Praising her "beautiful tone, extraordinary power, and musical sensitivity," New York's Metropolitan Opera, where she sang more than 80 performances, dedicated its Monday show of "Porgy and Bess" to Norman.

"Jessye Norman was one of the greatest artists to ever sing on our stage," said general manager Peter Gelb in a statement. "Her legacy shall forever live on."

Her notable performances include two US presidential inaugurations, the 60th birthday celebrations of Britain's Queen Elizabeth, the opening ceremonies of the Atlanta Summer Olympics in 1996, and at the bicentennial of the French Revolution in Paris in 1989.

Born September 15, 1945 in Augusta, Georgia, Norman grew up in the segregated American South, and discovered music at a young age.

As one of five children in a family of amateur artists, she made a foray into gospel at age four, and as a young girl began listening to radio broadcasts of performances at the Metropolitan Opera.

She studied music on a full-tuition scholarship at the historically black college Howard University in Washington before going on to the Peabody Conservatory and the University of Michigan.

She established herself in Europe in the 1970s, making her operatic debut in Berlin in 1969 before dazzling audiences across on the continent including Italy.

She eventually moved to London and spent years performing recital and solo work.

Arts Centre for disadvantaged kids
She earned a prestigious Kennedy Center Honor at age 52 in 1997, and former US president Barack Obama bestowed her with a National Medal of Arts.

She was a Commander in France's Order of Arts and Letters, and also had an orchid named after her.

Jessye Norman won five Grammys, including one for her whole career in 2006.

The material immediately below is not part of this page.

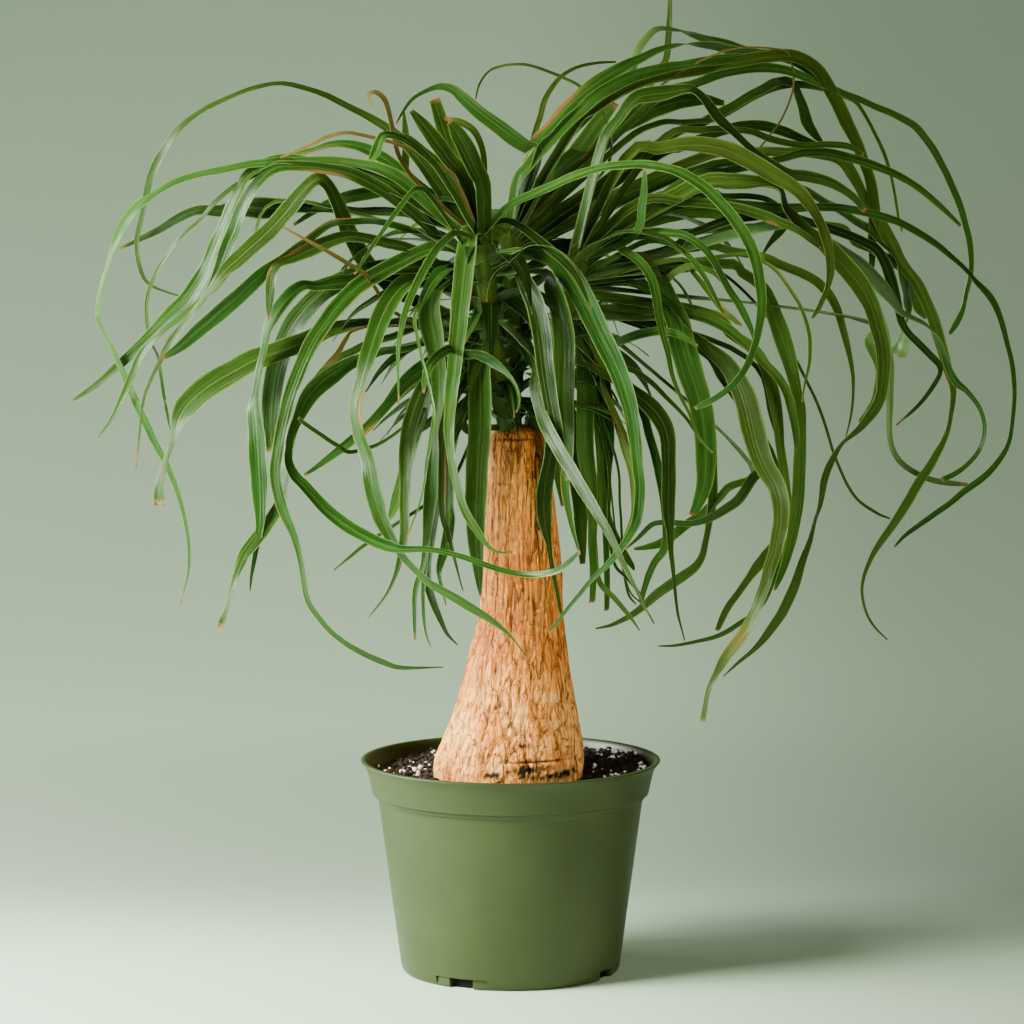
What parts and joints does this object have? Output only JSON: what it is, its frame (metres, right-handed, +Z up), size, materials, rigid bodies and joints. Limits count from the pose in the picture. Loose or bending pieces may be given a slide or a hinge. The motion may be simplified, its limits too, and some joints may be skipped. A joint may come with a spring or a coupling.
{
  "type": "potted ponytail palm",
  "caption": "Ponytail palm with long arching strap leaves on a swollen corky trunk, standing in soil in a round plastic nursery pot.",
  "frame": {"origin": "middle of the pot's flat base", "axes": "+Z up the trunk, -Y towards the viewer, +X to the viewer's right"},
  "size_m": [0.5245, 0.3369, 0.5397],
  "materials": {
    "pot": "satin moulded polypropylene",
    "soil": "loose peat mix",
    "bark": "furrowed corky bark",
    "leaf": "satin leaf"
  },
  "bodies": {
    "root": {"pot": "pot", "soil": "soil", "trunk": "bark", "leafy_head_front": "leaf", "leafy_head_right": "leaf", "leafy_head_back": "leaf"}
  },
  "joints": []
}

She took on much of the cost of opening the Jessye Norman School of the Arts, which provides free after-school arts programming to disadvantaged children in Georgia.

At a 2014 Metropolitan Opera Guild luncheon honoring Norman, the Nobel-prize winning novelist Toni Morrison, who died earlier this year, praised the soprano's voice as a unique wonder.

"The beauty and power, the singularity of Jessye Norman's voice. I don't recall anything quite like it," Morrison said.

"I have to say that sometimes when I hear your voice, it breaks my heart," she said. "But all of the time, when I hear your voice, it healed my soul."